▸ **EXERCISE REQUIREMENTS**: Only the pictures are to be left out; set down the rest of the records exactly.

***

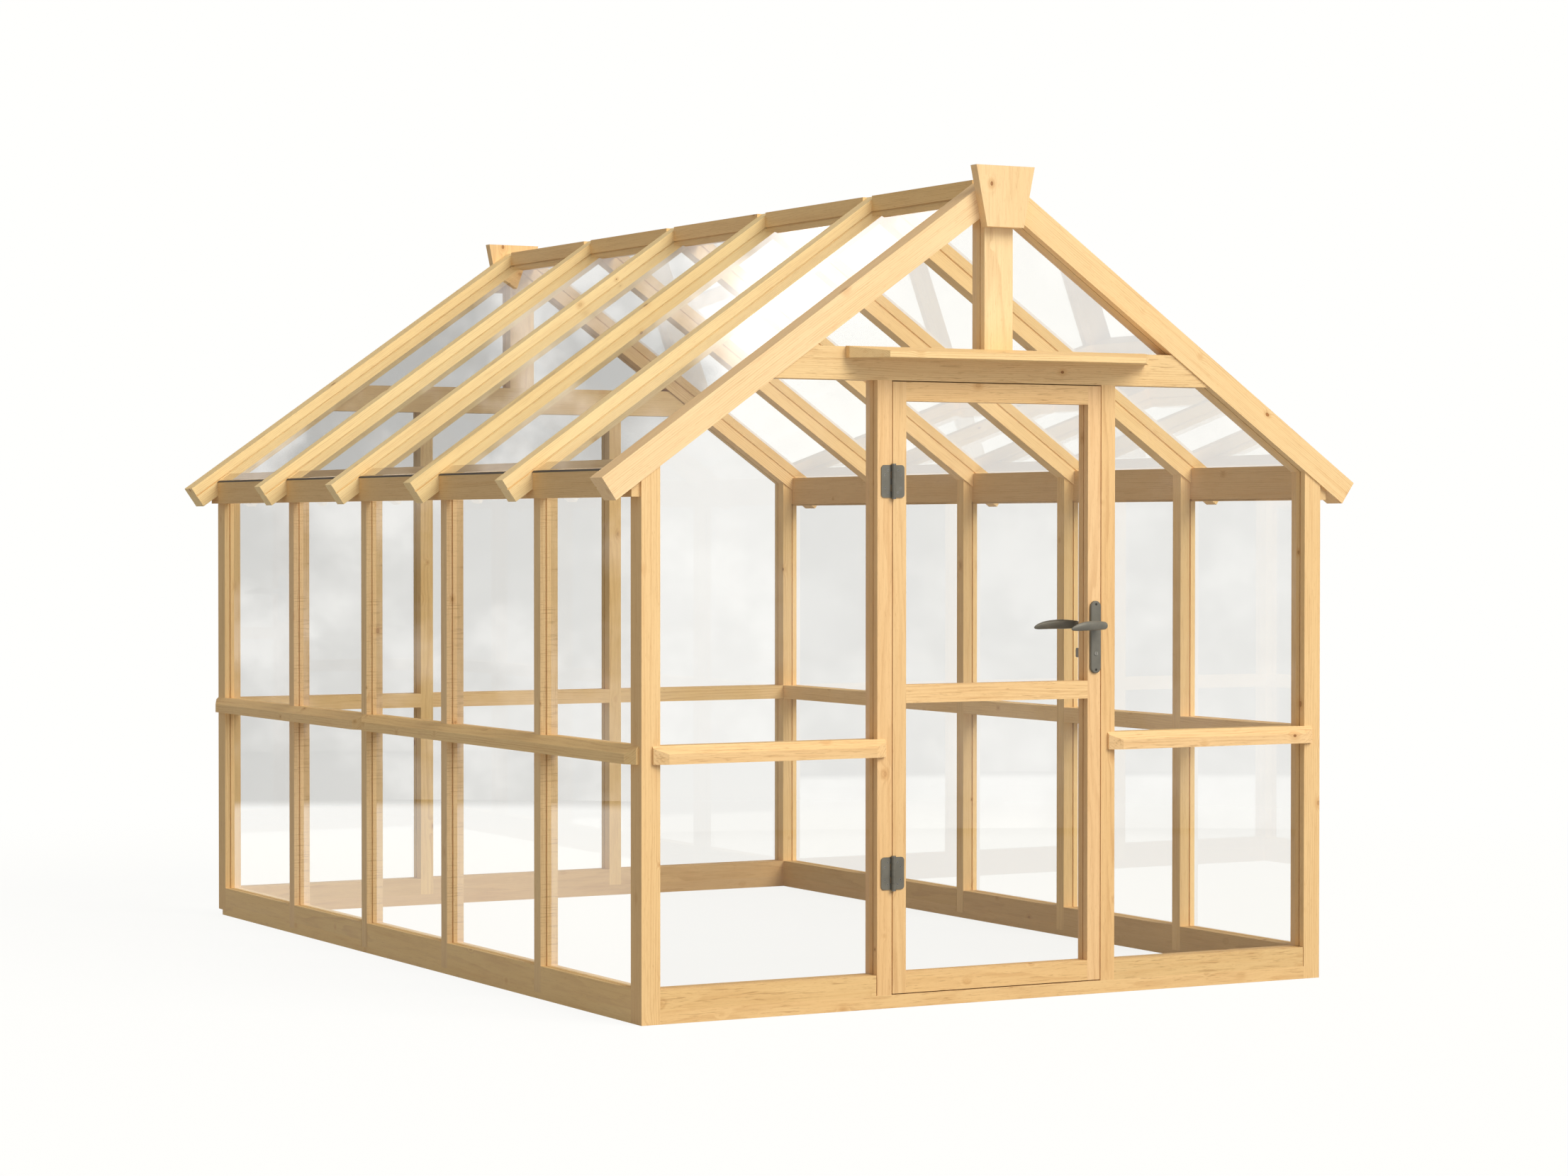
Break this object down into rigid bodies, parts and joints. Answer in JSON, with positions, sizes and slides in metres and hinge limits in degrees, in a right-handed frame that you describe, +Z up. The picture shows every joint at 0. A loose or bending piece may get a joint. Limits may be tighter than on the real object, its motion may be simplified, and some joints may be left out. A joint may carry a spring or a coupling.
{
  "type": "wooden greenhouse",
  "caption": "Gabled timber greenhouse with grooved posts and rafters, glass walls and roof, weather bars and a hinged glazed door with lever handle.",
  "frame": {"origin": "on the ground, at the middle of the whole greenhouse's length and width", "axes": "+Y runs along the ridge from the door to the back, +X to the right seen from the door side, +Z up"},
  "size_m": [2.556, 3.538, 2.419],
  "materials": {
    "frame_timber": "planed pine, satin",
    "door_timber": "planed pine, satin",
    "glass": "clear",
    "glazing_tape": "matt black",
    "grey_metal": "satin warm grey",
    "steel": "brushed"
  },
  "bodies": {
    "frame": {"sill_front": "frame_timber", "sill_back": "frame_timber", "sill_left": "frame_timber", "sill_right": "frame_timber", "corner_posts_front": "frame_timber", "corner_posts_back": "frame_timber", "studs_left": "frame_timber", "studs_right": "frame_timber", "studs_back": "frame_timber", "door_jamb_hinge_side": "frame_timber", "door_jamb_lock_side": "frame_timber", "bottom_rails_left": "frame_timber", "bottom_rails_right": "frame_timber", "bottom_rails_front": "frame_timber", "bottom_rails_back": "frame_timber", "transoms_left": "frame_timber", "transoms_right": "frame_timber", "transoms_front": "frame_timber", "transoms_back": "frame_timber", "weather_bars_left": "frame_timber", "weather_bars_right": "frame_timber", "weather_bars_front": "frame_timber", "weather_bars_back": "frame_timber", "eaves_beam_left": "frame_timber", "eaves_beam_right": "frame_timber", "tie_beam_front": "frame_timber", "tie_beam_back": "frame_timber", "king_posts": "frame_timber", "gable_rafters_left": "frame_timber", "gable_rafters_right": "frame_timber", "rafters_left": "frame_timber", "rafters_right": "frame_timber", "ridge_blocks": "frame_timber", "ridge_end_boards": "frame_timber", "door_canopy": "frame_timber", "door_stops": "frame_timber", "wall_glass_left": "glass", "wall_glass_right": "glass", "wall_glass_front": "glass", "wall_glass_back": "glass", "roof_glass_left": "glass", "roof_glass_right": "glass", "glazing_tapes": "glazing_tape", "hinge_leaves_frame": "grey_metal", "hinge_pins": "grey_metal", "hinge_screws_frame": "grey_metal", "strike_plate": "steel"},
    "door": {"door_hinge_stile": "door_timber", "door_lock_stile": "door_timber", "door_rails": "door_timber", "door_glass": "glass", "hinge_leaves_door": "grey_metal", "handle_plates": "grey_metal", "hinge_screws_door": "grey_metal", "handle_screws": "grey_metal", "lock_case": "steel"},
    "handle": {"handle_levers": "grey_metal"},
    "latch": {"latch_bolt": "steel"},
    "turn": {"thumb_turn": "grey_metal"},
    "bolt": {"dead_bolt": "steel"}
  },
  "joints": [
    {"name": "door_hinge", "type": "hinge", "parent": "frame", "child": "door", "pos_m": [-0.3555, -1.6563, 0.95], "axis": [0, 0, -1], "range_deg": [0, 110]},
    {"name": "handle_turn", "type": "hinge", "parent": "door", "child": "handle", "pos_m": [0.3345, -1.624, 1.087], "axis": [0, -1, 0], "range_deg": [0, 45], "stiffness_Nm_per_rad": 1.2, "springref_deg": -34.38},
    {"name": "latch_slide", "type": "slide", "parent": "door", "child": "latch", "axis": [-1, 0, 0], "range_m": [0, 0.0112]},
    {"name": "thumb_turn", "type": "hinge", "parent": "door", "child": "turn", "pos_m": [0.3345, -1.624, 1.004], "axis": [0, 1, 0], "range_deg": [0, 90]},
    {"name": "bolt_slide", "type": "slide", "parent": "door", "child": "bolt", "axis": [1, 0, 0], "range_m": [0, 0.0122]}
  ],
  "couplings": [
    {"joint": "latch_slide", "follows": "handle_turn", "m_per_rad": 0.014},
    {"joint": "bolt_slide", "follows": "thumb_turn", "m_per_rad": 0.00763}
  ]
}
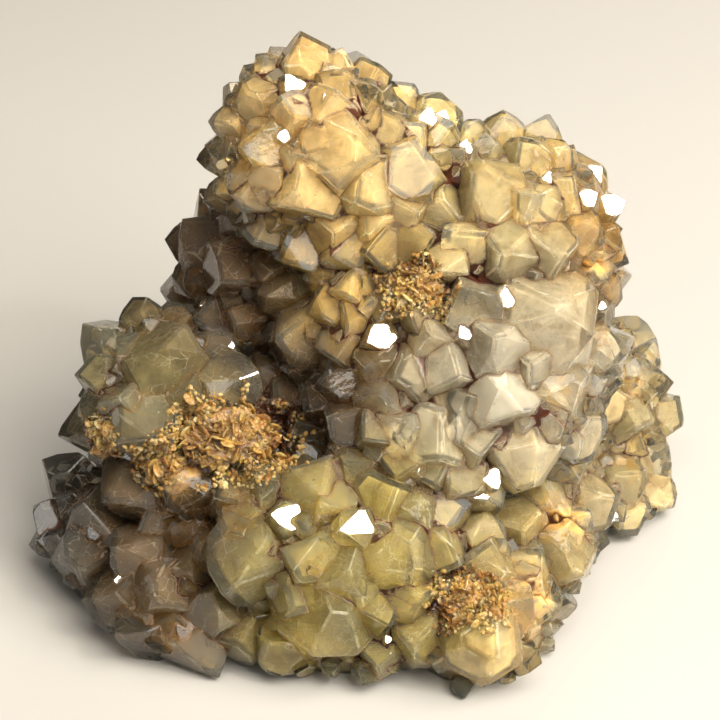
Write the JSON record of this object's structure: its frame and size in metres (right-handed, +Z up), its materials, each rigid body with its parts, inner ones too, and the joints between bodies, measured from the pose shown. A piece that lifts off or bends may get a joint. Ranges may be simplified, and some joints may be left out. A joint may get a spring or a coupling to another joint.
{
  "type": "crested barite on quartz mineral specimen",
  "caption": "Hand-sized druse of pale honey quartz crystals with small crests of tan bladed barite in its hollows, standing on a flat base.",
  "frame": {"origin": "on the flat rest face, below the middle of the specimen", "axes": "+Z up, +X along the longest side, -Y towards the displayed front"},
  "size_m": [0.1024, 0.0786, 0.0806],
  "materials": {
    "quartz": "glossy crystal faces, honey to grey, cloudy inside, iron-stained joints",
    "barite": "dull tan to rust-brown blades with granular rims"
  },
  "bodies": {
    "root": {"quartz_druse": "quartz", "barite_crest_middle": "barite", "barite_crest_left": "barite", "barite_crest_left_edge": "barite", "barite_crest_left_lower": "barite", "barite_crest_lower_right": "barite"}
  },
  "joints": []
}
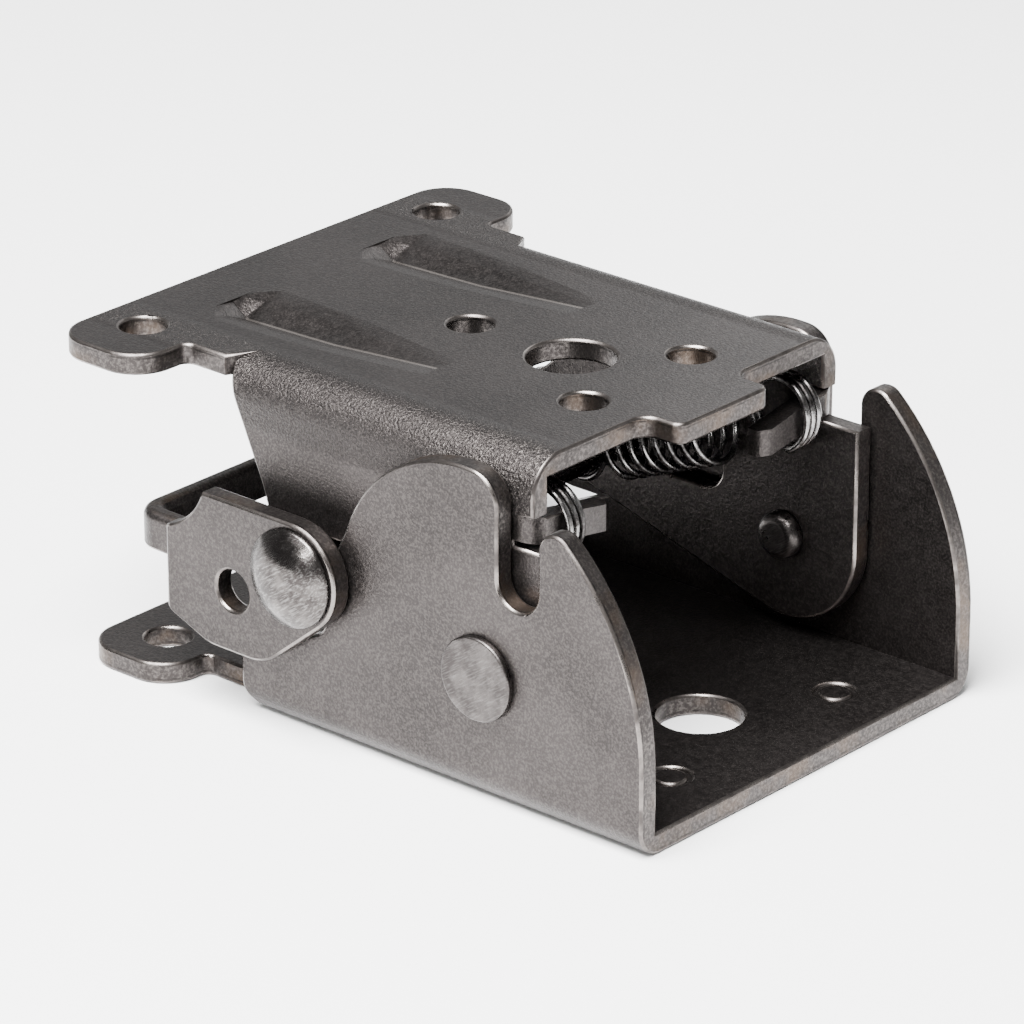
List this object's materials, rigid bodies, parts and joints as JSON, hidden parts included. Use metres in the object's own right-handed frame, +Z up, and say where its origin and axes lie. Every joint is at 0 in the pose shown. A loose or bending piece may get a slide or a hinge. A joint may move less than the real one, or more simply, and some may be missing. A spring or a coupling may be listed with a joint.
{
  "type": "folding table leg bracket",
  "caption": "Folding table leg bracket of pressed steel: a leg plate hinged in a channel base, with a sprung lock pin and a release handle.",
  "frame": {"origin": "on the underside of the lower bracket, below the pivot, on the mid-plane", "axes": "+X towards the open front end, +Y along the pivot line to the far side, +Z up from the lower bracket's floor to the upper bracket's plate; shown folded"},
  "size_m": [0.0849, 0.0687, 0.041],
  "materials": {
    "dark_sheet": "satin",
    "bright_steel": "satin",
    "pin_steel": "satin",
    "spring_wire": "satin"
  },
  "bodies": {
    "lower": {"lower_bracket": "dark_sheet", "pivot_rivet_near": "bright_steel", "pivot_rivet_far": "bright_steel"},
    "upper": {"upper_bracket": "dark_sheet", "spring_near": "spring_wire", "spring_far": "spring_wire"},
    "lock": {"handle": "dark_sheet", "lock_pin": "pin_steel"}
  },
  "joints": [
    {"name": "leg_fold", "type": "hinge", "parent": "lower", "child": "upper", "pos_m": [0, 0, 0.015], "axis": [0, 1, 0], "range_deg": [0, 90]},
    {"name": "lock_slide", "type": "slide", "parent": "upper", "child": "lock", "axis": [-1, 0, 0], "range_m": [0, 0.0039], "deforming": ["spring_near", "spring_far"]}
  ],
  "couplings": [
    {"joint": "lock_slide", "follows": "leg_fold", "m_per_rad": 0.002482}
  ]
}
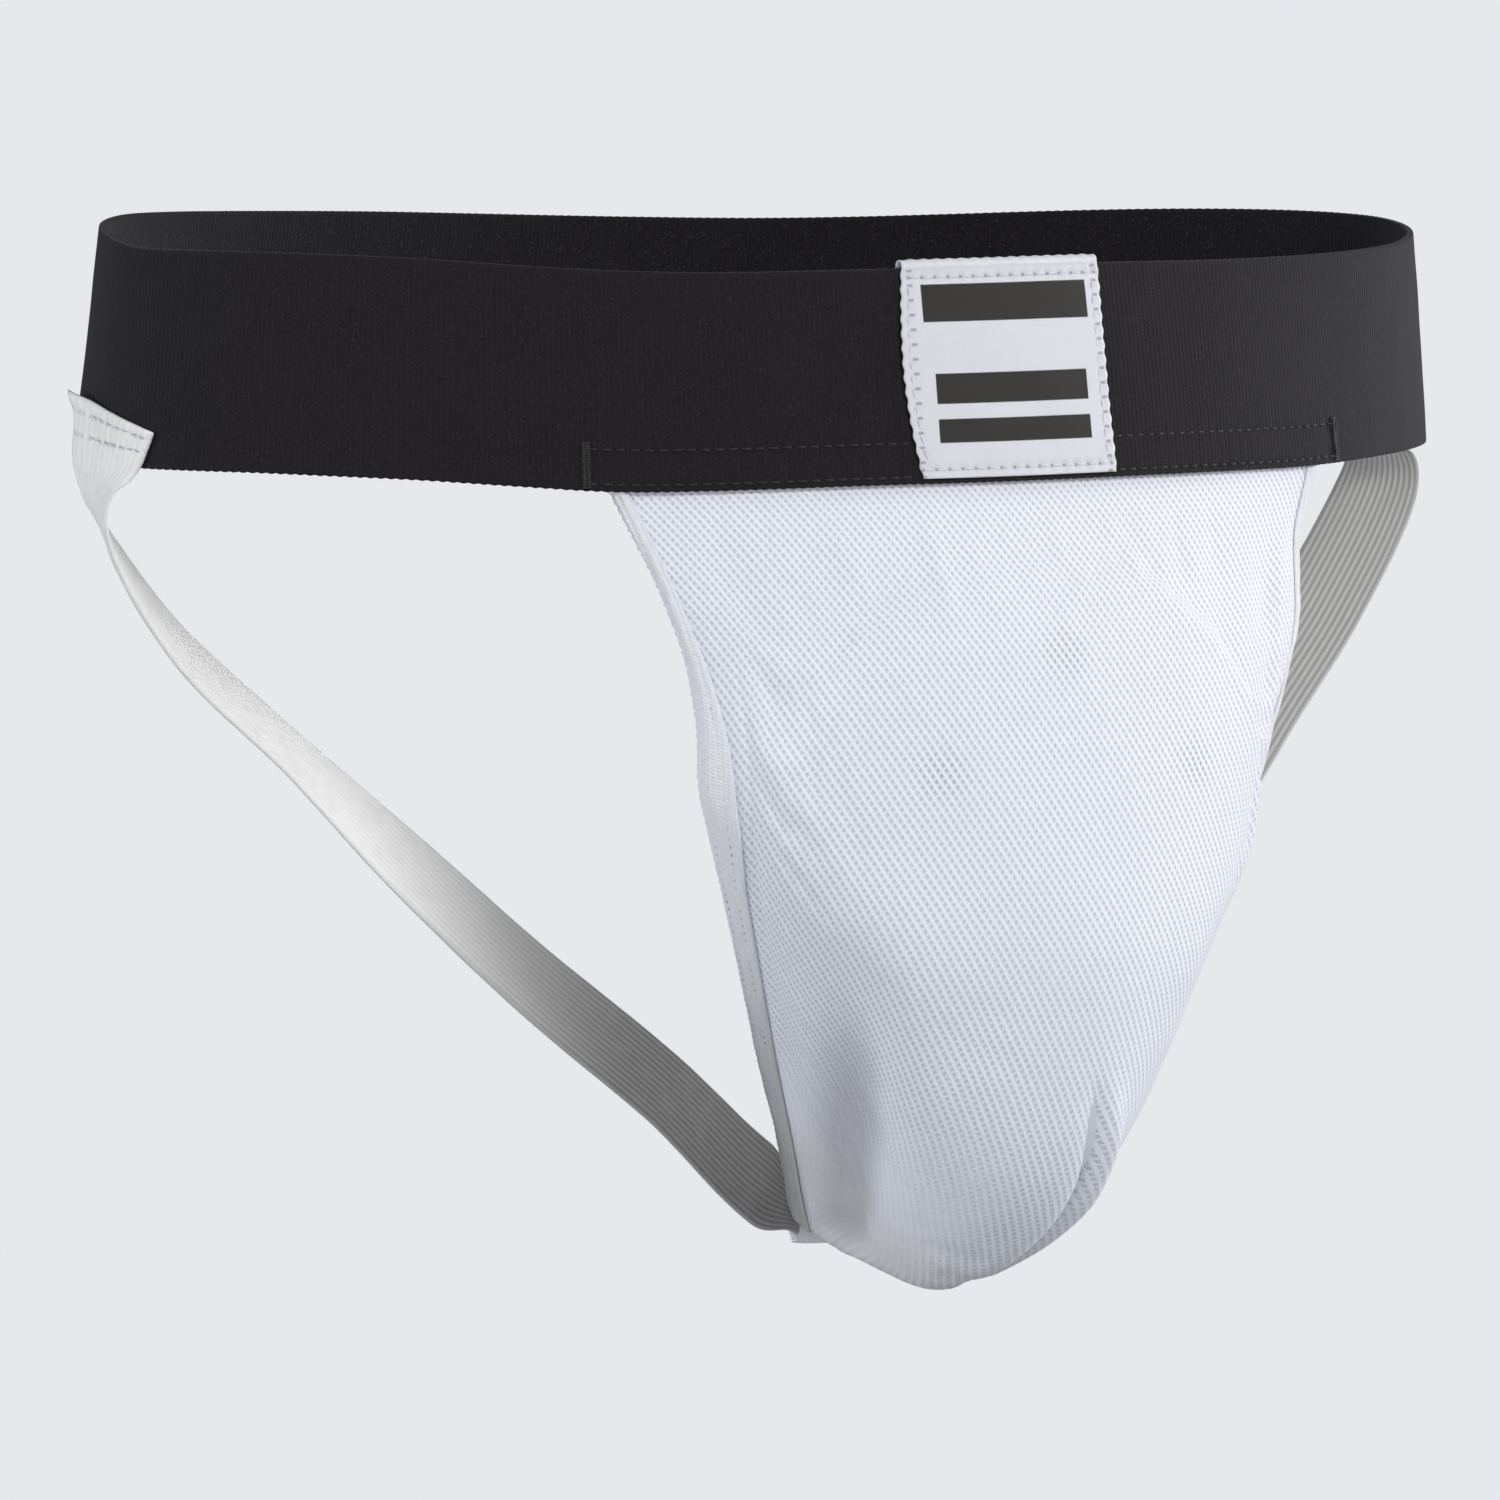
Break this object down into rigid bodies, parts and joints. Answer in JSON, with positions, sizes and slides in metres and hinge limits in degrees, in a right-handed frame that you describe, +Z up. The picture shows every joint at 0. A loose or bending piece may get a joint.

***

▸ **ANSWER BELOW**:
Break this object down into rigid bodies, parts and joints. Answer in JSON, with positions, sizes and slides in metres and hinge limits in degrees, in a right-handed frame that you describe, +Z up. The picture shows every joint at 0. A loose or bending piece may get a joint. Limits may be tighter than on the real object, its motion may be simplified, and some joints may be left out. A joint may carry a spring or a coupling.
{
  "type": "wooden greenhouse",
  "caption": "Gabled timber greenhouse with grooved posts and rafters, glass walls and roof, weather bars and a hinged glazed door with lever handle.",
  "frame": {"origin": "on the ground, at the middle of the whole greenhouse's length and width", "axes": "+Y runs along the ridge from the door to the back, +X to the right seen from the door side, +Z up"},
  "size_m": [2.556, 3.538, 2.419],
  "materials": {
    "frame_timber": "planed pine, satin",
    "door_timber": "planed pine, satin",
    "glass": "clear",
    "glazing_tape": "matt black",
    "grey_metal": "satin warm grey",
    "steel": "brushed"
  },
  "bodies": {
    "frame": {"sill_front": "frame_timber", "sill_back": "frame_timber", "sill_left": "frame_timber", "sill_right": "frame_timber", "corner_posts_front": "frame_timber", "corner_posts_back": "frame_timber", "studs_left": "frame_timber", "studs_right": "frame_timber", "studs_back": "frame_timber", "door_jamb_hinge_side": "frame_timber", "door_jamb_lock_side": "frame_timber", "bottom_rails_left": "frame_timber", "bottom_rails_right": "frame_timber", "bottom_rails_front": "frame_timber", "bottom_rails_back": "frame_timber", "transoms_left": "frame_timber", "transoms_right": "frame_timber", "transoms_front": "frame_timber", "transoms_back": "frame_timber", "weather_bars_left": "frame_timber", "weather_bars_right": "frame_timber", "weather_bars_front": "frame_timber", "weather_bars_back": "frame_timber", "eaves_beam_left": "frame_timber", "eaves_beam_right": "frame_timber", "tie_beam_front": "frame_timber", "tie_beam_back": "frame_timber", "king_posts": "frame_timber", "gable_rafters_left": "frame_timber", "gable_rafters_right": "frame_timber", "rafters_left": "frame_timber", "rafters_right": "frame_timber", "ridge_blocks": "frame_timber", "ridge_end_boards": "frame_timber", "door_canopy": "frame_timber", "door_stops": "frame_timber", "wall_glass_left": "glass", "wall_glass_right": "glass", "wall_glass_front": "glass", "wall_glass_back": "glass", "roof_glass_left": "glass", "roof_glass_right": "glass", "glazing_tapes": "glazing_tape", "hinge_leaves_frame": "grey_metal", "hinge_pins": "grey_metal", "hinge_screws_frame": "grey_metal", "strike_plate": "steel"},
    "door": {"door_hinge_stile": "door_timber", "door_lock_stile": "door_timber", "door_rails": "door_timber", "door_glass": "glass", "hinge_leaves_door": "grey_metal", "handle_plates": "grey_metal", "hinge_screws_door": "grey_metal", "handle_screws": "grey_metal", "lock_case": "steel"},
    "handle": {"handle_levers": "grey_metal"},
    "latch": {"latch_bolt": "steel"},
    "turn": {"thumb_turn": "grey_metal"},
    "bolt": {"dead_bolt": "steel"}
  },
  "joints": [
    {"name": "door_hinge", "type": "hinge", "parent": "frame", "child": "door", "pos_m": [-0.3555, -1.6563, 0.95], "axis": [0, 0, -1], "range_deg": [0, 110]},
    {"name": "handle_turn", "type": "hinge", "parent": "door", "child": "handle", "pos_m": [0.3345, -1.624, 1.087], "axis": [0, -1, 0], "range_deg": [0, 45], "stiffness_Nm_per_rad": 1.2, "springref_deg": -34.38},
    {"name": "latch_slide", "type": "slide", "parent": "door", "child": "latch", "axis": [-1, 0, 0], "range_m": [0, 0.0112]},
    {"name": "thumb_turn", "type": "hinge", "parent": "door", "child": "turn", "pos_m": [0.3345, -1.624, 1.004], "axis": [0, 1, 0], "range_deg": [0, 90]},
    {"name": "bolt_slide", "type": "slide", "parent": "door", "child": "bolt", "axis": [1, 0, 0], "range_m": [0, 0.0122]}
  ],
  "couplings": [
    {"joint": "latch_slide", "follows": "handle_turn", "m_per_rad": 0.014},
    {"joint": "bolt_slide", "follows": "thumb_turn", "m_per_rad": 0.00763}
  ]
}
Write the JSON record of this object's structure: its frame and size in metres (right-handed, +Z up), its materials, each rigid body with its parts, inner ones too, and the joints between bodies, measured from the pose shown. A piece that lifts off or bends may get a joint. Ranges may be simplified, and some joints may be left out. A joint may get a spring or a coupling to another joint.
{
  "type": "crested barite on quartz mineral specimen",
  "caption": "Hand-sized druse of pale honey quartz crystals with small crests of tan bladed barite in its hollows, standing on a flat base.",
  "frame": {"origin": "on the flat rest face, below the middle of the specimen", "axes": "+Z up, +X along the longest side, -Y towards the displayed front"},
  "size_m": [0.1024, 0.0786, 0.0806],
  "materials": {
    "quartz": "glossy crystal faces, honey to grey, cloudy inside, iron-stained joints",
    "barite": "dull tan to rust-brown blades with granular rims"
  },
  "bodies": {
    "root": {"quartz_druse": "quartz", "barite_crest_middle": "barite", "barite_crest_left": "barite", "barite_crest_left_edge": "barite", "barite_crest_left_lower": "barite", "barite_crest_lower_right": "barite"}
  },
  "joints": []
}
List this object's materials, rigid bodies, parts and joints as JSON, hidden parts included. Use metres in the object's own right-handed frame, +Z up, and say where its origin and axes lie. Every joint is at 0 in the pose shown. A loose or bending piece may get a slide or a hinge. A joint may move less than the real one, or more simply, and some may be missing. A spring or a coupling may be listed with a joint.
{
  "type": "folding table leg bracket",
  "caption": "Folding table leg bracket of pressed steel: a leg plate hinged in a channel base, with a sprung lock pin and a release handle.",
  "frame": {"origin": "on the underside of the lower bracket, below the pivot, on the mid-plane", "axes": "+X towards the open front end, +Y along the pivot line to the far side, +Z up from the lower bracket's floor to the upper bracket's plate; shown folded"},
  "size_m": [0.0849, 0.0687, 0.041],
  "materials": {
    "dark_sheet": "satin",
    "bright_steel": "satin",
    "pin_steel": "satin",
    "spring_wire": "satin"
  },
  "bodies": {
    "lower": {"lower_bracket": "dark_sheet", "pivot_rivet_near": "bright_steel", "pivot_rivet_far": "bright_steel"},
    "upper": {"upper_bracket": "dark_sheet", "spring_near": "spring_wire", "spring_far": "spring_wire"},
    "lock": {"handle": "dark_sheet", "lock_pin": "pin_steel"}
  },
  "joints": [
    {"name": "leg_fold", "type": "hinge", "parent": "lower", "child": "upper", "pos_m": [0, 0, 0.015], "axis": [0, 1, 0], "range_deg": [0, 90]},
    {"name": "lock_slide", "type": "slide", "parent": "upper", "child": "lock", "axis": [-1, 0, 0], "range_m": [0, 0.0039], "deforming": ["spring_near", "spring_far"]}
  ],
  "couplings": [
    {"joint": "lock_slide", "follows": "leg_fold", "m_per_rad": 0.002482}
  ]
}
Break this object down into rigid bodies, parts and joints. Answer in JSON, with positions, sizes and slides in metres and hinge limits in degrees, in a right-handed frame that you describe, +Z up. The picture shows every joint at 0. A loose or bending piece may get a joint.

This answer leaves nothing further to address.